Task brief:
Restate verbatim the lines between the one holding "Turn this picture" and the one holding "STONE_ROUGHNESS = 0.18", both included, and no others.

Material shown:
┄┄┄┄┄┄┄┄┄┄┄┄┄┄┄┄┄┄┄┄
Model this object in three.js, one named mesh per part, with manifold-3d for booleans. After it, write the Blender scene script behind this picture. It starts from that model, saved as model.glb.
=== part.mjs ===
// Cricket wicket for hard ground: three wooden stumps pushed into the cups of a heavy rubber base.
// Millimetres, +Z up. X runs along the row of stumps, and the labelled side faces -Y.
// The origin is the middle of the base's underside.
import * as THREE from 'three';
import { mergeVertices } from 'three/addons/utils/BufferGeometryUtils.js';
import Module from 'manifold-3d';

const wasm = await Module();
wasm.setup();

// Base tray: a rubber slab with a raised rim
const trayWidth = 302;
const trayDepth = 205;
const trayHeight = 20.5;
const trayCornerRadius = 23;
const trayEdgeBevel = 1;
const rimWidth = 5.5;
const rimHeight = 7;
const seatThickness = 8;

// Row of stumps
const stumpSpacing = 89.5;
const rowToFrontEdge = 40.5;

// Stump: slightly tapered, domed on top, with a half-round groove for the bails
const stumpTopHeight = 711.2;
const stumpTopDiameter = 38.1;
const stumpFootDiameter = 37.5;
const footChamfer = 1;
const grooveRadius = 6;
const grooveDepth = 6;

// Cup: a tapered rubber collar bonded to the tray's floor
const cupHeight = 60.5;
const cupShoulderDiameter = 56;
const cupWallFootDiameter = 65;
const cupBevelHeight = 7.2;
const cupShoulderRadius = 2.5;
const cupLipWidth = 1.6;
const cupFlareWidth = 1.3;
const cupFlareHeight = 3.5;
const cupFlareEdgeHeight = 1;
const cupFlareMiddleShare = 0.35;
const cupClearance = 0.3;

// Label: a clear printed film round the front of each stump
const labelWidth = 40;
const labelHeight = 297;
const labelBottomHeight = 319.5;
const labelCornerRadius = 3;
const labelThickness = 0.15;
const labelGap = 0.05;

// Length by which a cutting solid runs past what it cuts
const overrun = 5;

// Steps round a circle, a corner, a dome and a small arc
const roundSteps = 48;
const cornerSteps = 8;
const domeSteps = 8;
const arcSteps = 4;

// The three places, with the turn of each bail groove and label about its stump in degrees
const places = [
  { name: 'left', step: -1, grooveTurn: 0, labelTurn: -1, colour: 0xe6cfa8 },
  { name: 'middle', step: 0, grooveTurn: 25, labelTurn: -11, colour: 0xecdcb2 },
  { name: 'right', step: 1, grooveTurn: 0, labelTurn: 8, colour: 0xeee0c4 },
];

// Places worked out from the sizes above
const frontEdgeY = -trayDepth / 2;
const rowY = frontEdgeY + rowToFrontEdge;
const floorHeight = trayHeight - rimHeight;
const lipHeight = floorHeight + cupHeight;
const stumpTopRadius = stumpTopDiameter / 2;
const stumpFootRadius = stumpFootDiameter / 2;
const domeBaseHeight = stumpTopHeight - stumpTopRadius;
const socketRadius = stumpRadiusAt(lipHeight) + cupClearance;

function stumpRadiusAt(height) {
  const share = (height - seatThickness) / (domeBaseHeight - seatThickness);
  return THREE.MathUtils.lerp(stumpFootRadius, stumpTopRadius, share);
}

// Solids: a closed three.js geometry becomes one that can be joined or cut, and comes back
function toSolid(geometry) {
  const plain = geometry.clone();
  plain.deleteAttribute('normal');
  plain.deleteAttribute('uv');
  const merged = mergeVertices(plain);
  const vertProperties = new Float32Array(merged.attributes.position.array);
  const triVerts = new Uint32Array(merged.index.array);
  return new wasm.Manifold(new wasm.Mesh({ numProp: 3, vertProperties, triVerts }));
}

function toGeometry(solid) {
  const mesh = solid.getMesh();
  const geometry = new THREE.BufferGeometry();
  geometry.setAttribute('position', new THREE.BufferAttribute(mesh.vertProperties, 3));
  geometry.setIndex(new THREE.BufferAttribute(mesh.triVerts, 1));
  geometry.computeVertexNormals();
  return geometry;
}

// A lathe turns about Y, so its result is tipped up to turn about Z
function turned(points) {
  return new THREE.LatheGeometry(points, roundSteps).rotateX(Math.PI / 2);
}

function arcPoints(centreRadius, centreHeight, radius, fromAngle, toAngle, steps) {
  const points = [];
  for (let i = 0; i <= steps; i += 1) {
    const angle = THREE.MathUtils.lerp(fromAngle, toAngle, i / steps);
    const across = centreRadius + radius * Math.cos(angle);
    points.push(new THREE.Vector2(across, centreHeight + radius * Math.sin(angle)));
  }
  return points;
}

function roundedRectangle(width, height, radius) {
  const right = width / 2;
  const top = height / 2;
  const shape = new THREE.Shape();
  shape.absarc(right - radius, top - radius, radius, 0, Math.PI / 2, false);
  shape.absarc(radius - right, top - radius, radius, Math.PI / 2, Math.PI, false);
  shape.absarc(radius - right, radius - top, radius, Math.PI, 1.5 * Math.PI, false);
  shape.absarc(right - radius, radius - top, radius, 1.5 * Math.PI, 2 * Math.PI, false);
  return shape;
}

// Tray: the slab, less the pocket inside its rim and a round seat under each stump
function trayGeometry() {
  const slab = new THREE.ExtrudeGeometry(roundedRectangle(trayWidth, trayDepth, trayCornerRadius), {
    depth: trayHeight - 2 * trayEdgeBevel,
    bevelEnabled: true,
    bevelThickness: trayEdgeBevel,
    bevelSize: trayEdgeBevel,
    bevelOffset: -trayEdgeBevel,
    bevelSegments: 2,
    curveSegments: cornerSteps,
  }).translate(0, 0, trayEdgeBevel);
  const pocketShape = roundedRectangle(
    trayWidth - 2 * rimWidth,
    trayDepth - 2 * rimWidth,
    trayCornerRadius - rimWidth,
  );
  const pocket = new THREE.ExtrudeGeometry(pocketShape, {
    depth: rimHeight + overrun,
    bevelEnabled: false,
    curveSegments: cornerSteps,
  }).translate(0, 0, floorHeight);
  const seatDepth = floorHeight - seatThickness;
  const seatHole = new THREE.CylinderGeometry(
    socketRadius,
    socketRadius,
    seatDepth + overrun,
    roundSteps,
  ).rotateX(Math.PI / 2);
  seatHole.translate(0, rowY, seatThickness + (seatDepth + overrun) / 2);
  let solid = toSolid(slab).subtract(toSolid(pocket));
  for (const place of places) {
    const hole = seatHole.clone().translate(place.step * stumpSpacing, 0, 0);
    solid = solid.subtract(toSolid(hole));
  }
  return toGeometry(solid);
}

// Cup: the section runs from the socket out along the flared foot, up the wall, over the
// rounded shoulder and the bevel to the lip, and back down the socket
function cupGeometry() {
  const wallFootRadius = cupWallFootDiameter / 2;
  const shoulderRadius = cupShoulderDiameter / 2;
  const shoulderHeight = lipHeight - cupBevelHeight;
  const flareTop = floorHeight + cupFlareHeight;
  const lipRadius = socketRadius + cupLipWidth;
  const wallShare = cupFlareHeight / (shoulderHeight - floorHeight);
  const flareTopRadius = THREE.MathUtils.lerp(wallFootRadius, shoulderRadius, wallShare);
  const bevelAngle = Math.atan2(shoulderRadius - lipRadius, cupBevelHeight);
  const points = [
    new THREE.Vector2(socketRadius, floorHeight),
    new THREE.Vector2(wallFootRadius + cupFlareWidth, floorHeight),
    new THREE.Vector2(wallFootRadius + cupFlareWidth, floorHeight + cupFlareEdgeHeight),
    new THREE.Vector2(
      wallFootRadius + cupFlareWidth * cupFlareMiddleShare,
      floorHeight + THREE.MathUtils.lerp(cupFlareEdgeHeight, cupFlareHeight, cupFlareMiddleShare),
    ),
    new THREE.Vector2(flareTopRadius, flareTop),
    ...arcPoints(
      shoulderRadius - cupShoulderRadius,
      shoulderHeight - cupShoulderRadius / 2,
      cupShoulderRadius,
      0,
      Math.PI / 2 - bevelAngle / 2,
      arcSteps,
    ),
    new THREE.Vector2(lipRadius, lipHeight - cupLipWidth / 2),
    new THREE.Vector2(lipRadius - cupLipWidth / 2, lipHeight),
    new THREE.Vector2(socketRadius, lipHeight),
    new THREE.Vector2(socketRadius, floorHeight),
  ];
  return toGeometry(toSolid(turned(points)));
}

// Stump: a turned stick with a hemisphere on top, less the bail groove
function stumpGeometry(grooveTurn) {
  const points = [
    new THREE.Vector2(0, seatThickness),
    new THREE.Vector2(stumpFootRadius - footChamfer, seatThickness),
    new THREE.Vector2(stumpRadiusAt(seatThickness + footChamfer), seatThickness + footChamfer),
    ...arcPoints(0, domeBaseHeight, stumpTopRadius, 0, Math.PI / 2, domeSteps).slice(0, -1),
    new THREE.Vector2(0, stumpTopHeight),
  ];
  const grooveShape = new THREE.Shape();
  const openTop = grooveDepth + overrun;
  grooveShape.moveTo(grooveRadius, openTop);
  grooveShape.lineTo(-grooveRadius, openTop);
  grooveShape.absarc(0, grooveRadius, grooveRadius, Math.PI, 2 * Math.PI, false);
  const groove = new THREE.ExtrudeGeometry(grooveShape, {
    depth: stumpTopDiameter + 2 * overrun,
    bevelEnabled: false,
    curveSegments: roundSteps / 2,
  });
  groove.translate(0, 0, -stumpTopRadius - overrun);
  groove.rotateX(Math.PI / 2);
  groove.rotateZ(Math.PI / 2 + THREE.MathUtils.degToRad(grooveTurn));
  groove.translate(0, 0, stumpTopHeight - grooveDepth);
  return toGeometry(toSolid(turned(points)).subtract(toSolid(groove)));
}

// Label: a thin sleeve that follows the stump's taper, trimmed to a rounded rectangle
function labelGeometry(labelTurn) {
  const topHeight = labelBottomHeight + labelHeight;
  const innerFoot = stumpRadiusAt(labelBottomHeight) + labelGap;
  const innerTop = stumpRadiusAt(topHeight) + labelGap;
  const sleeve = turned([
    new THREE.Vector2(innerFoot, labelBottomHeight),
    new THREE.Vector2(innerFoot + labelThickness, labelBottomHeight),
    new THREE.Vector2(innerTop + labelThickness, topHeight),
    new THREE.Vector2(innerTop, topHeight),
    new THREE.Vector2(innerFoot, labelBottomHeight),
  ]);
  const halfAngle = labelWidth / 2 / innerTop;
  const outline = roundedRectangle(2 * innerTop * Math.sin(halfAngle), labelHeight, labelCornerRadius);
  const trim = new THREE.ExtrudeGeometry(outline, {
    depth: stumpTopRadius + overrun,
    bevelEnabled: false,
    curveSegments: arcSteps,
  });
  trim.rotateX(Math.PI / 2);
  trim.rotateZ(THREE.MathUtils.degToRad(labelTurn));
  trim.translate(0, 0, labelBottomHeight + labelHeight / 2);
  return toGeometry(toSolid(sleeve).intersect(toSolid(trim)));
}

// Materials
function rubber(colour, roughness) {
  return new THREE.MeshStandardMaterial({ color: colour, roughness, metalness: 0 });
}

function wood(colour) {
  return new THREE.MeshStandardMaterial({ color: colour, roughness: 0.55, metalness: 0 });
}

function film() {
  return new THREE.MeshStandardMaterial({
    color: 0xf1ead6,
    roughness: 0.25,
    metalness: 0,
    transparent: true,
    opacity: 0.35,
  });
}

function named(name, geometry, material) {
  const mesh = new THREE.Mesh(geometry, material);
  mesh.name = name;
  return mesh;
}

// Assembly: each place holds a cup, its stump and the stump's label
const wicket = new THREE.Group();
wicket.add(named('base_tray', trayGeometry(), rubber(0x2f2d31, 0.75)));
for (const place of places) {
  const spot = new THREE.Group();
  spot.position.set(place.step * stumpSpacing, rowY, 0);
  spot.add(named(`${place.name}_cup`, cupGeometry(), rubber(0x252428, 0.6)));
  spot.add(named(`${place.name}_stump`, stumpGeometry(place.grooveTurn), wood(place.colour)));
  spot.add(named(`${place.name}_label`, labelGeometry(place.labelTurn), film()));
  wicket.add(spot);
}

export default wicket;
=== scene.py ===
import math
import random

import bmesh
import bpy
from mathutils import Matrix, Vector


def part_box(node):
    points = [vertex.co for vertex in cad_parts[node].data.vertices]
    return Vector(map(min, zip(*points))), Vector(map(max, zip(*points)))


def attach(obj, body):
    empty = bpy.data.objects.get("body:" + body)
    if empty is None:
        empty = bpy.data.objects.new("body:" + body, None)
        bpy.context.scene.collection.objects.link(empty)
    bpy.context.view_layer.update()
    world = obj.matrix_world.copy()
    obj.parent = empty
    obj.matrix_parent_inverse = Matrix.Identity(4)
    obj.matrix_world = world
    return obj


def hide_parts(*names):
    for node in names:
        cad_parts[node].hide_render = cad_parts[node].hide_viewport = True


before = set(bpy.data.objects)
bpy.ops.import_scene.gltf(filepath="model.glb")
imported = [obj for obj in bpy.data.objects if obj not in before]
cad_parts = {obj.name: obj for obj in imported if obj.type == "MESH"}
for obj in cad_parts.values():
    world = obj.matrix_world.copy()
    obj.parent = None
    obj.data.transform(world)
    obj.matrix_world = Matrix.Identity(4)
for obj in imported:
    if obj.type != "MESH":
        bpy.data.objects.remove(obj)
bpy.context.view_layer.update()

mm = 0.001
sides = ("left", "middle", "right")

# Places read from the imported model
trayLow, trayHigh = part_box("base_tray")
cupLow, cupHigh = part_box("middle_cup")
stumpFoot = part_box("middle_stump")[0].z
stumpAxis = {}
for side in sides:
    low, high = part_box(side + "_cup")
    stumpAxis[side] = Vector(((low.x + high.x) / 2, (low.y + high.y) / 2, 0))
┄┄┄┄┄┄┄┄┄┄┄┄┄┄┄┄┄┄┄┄
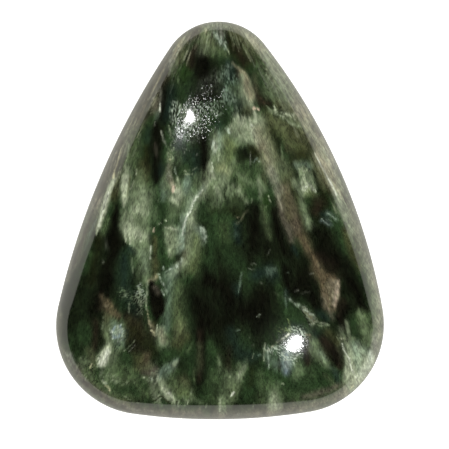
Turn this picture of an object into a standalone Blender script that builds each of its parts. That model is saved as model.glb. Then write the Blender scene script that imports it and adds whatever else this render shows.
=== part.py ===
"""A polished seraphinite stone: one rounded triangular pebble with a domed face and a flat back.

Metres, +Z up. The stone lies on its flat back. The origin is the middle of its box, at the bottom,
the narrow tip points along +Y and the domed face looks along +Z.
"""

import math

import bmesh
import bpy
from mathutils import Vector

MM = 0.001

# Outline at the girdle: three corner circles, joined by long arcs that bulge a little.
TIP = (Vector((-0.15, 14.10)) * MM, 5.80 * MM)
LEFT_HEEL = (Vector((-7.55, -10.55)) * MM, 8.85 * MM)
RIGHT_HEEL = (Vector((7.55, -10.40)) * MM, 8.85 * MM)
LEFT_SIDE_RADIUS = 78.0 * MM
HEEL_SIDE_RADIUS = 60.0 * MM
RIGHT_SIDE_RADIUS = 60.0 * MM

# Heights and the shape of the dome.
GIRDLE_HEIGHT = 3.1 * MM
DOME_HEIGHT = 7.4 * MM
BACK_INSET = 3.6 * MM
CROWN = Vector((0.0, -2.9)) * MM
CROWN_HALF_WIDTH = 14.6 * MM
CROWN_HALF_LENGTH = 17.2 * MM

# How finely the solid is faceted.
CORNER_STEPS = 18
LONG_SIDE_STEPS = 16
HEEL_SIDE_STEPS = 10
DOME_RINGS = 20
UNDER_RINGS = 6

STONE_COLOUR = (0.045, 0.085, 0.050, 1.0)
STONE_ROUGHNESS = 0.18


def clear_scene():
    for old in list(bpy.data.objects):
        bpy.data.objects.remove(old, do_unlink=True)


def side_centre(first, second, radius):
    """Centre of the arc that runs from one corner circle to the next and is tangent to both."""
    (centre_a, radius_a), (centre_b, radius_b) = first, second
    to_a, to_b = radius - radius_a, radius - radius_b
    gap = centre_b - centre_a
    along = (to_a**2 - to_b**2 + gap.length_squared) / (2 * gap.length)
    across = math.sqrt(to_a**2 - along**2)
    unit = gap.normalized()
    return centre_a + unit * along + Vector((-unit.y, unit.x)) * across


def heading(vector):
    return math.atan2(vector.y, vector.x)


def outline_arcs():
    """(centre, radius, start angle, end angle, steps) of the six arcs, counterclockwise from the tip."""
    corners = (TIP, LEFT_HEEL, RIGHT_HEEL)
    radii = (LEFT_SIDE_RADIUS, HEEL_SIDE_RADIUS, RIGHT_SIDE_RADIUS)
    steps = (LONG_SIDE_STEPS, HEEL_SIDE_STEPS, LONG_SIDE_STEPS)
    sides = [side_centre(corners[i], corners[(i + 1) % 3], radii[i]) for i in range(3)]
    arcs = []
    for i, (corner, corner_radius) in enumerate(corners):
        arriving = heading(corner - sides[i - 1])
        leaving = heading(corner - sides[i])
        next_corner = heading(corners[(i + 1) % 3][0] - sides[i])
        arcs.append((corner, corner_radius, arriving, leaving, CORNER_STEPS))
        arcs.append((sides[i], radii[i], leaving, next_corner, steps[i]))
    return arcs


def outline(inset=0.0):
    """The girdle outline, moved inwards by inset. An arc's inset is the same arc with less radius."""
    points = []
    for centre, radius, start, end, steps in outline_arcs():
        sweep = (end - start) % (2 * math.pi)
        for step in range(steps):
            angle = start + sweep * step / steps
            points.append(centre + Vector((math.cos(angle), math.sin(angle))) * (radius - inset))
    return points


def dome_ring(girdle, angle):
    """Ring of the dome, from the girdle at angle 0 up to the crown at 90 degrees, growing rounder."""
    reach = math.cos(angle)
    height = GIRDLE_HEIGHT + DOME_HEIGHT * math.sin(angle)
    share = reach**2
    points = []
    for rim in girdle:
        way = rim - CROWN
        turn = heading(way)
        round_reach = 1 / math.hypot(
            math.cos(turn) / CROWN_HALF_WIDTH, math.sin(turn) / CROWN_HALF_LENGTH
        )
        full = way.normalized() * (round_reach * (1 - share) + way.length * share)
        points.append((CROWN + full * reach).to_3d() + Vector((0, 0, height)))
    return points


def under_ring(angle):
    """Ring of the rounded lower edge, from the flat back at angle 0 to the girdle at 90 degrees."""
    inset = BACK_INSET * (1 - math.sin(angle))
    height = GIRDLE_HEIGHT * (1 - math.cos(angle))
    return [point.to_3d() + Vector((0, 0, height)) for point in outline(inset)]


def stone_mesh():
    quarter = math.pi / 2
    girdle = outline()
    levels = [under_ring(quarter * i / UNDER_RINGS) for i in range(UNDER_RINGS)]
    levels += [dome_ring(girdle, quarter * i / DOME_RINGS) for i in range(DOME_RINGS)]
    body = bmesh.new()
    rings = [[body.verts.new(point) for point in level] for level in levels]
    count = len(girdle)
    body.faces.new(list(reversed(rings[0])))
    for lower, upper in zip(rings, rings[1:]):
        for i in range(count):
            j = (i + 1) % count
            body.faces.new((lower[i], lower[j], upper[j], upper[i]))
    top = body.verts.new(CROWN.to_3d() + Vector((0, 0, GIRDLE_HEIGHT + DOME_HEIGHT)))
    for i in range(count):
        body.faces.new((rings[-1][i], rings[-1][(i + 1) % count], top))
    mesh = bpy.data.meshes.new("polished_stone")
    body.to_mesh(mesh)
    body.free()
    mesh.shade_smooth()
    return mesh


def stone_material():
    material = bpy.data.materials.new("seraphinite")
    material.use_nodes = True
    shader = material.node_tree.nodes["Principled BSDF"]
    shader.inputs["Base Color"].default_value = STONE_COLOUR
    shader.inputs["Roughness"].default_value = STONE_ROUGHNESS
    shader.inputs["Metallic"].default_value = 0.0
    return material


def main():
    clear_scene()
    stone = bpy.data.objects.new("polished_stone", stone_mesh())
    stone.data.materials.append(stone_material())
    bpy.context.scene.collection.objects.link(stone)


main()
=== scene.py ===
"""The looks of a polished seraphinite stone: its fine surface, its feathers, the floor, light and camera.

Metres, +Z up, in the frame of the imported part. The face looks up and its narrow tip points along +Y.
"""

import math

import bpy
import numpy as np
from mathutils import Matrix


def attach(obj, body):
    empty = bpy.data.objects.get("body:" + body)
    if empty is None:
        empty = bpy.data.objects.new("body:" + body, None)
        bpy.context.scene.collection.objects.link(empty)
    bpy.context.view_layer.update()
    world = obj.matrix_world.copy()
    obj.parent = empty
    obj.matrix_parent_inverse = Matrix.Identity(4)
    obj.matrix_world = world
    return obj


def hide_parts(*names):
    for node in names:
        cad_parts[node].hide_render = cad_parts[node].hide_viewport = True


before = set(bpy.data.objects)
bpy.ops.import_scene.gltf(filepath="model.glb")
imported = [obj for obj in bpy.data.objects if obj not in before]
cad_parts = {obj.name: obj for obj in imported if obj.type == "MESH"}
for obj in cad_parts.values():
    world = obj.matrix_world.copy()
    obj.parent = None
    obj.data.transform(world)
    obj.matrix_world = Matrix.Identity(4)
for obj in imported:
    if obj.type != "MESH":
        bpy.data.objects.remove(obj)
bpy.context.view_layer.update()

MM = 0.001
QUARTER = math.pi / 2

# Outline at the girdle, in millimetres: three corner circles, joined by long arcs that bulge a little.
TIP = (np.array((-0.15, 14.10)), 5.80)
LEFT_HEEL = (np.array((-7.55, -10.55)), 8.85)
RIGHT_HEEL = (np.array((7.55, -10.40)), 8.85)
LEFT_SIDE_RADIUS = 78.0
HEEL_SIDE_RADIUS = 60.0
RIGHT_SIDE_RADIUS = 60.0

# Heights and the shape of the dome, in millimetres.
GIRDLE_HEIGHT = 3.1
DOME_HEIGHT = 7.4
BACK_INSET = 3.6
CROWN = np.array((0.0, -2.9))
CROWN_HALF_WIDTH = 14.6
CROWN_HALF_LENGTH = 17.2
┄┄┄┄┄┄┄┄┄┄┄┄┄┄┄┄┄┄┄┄
Answer:
Turn this picture of an object into a standalone Blender script that builds each of its parts. That model is saved as model.glb. Then write the Blender scene script that imports it and adds whatever else this render shows.
=== part.py ===
"""A polished seraphinite stone: one rounded triangular pebble with a domed face and a flat back.

Metres, +Z up. The stone lies on its flat back. The origin is the middle of its box, at the bottom,
the narrow tip points along +Y and the domed face looks along +Z.
"""

import math

import bmesh
import bpy
from mathutils import Vector

MM = 0.001

# Outline at the girdle: three corner circles, joined by long arcs that bulge a little.
TIP = (Vector((-0.15, 14.10)) * MM, 5.80 * MM)
LEFT_HEEL = (Vector((-7.55, -10.55)) * MM, 8.85 * MM)
RIGHT_HEEL = (Vector((7.55, -10.40)) * MM, 8.85 * MM)
LEFT_SIDE_RADIUS = 78.0 * MM
HEEL_SIDE_RADIUS = 60.0 * MM
RIGHT_SIDE_RADIUS = 60.0 * MM

# Heights and the shape of the dome.
GIRDLE_HEIGHT = 3.1 * MM
DOME_HEIGHT = 7.4 * MM
BACK_INSET = 3.6 * MM
CROWN = Vector((0.0, -2.9)) * MM
CROWN_HALF_WIDTH = 14.6 * MM
CROWN_HALF_LENGTH = 17.2 * MM

# How finely the solid is faceted.
CORNER_STEPS = 18
LONG_SIDE_STEPS = 16
HEEL_SIDE_STEPS = 10
DOME_RINGS = 20
UNDER_RINGS = 6

STONE_COLOUR = (0.045, 0.085, 0.050, 1.0)
STONE_ROUGHNESS = 0.18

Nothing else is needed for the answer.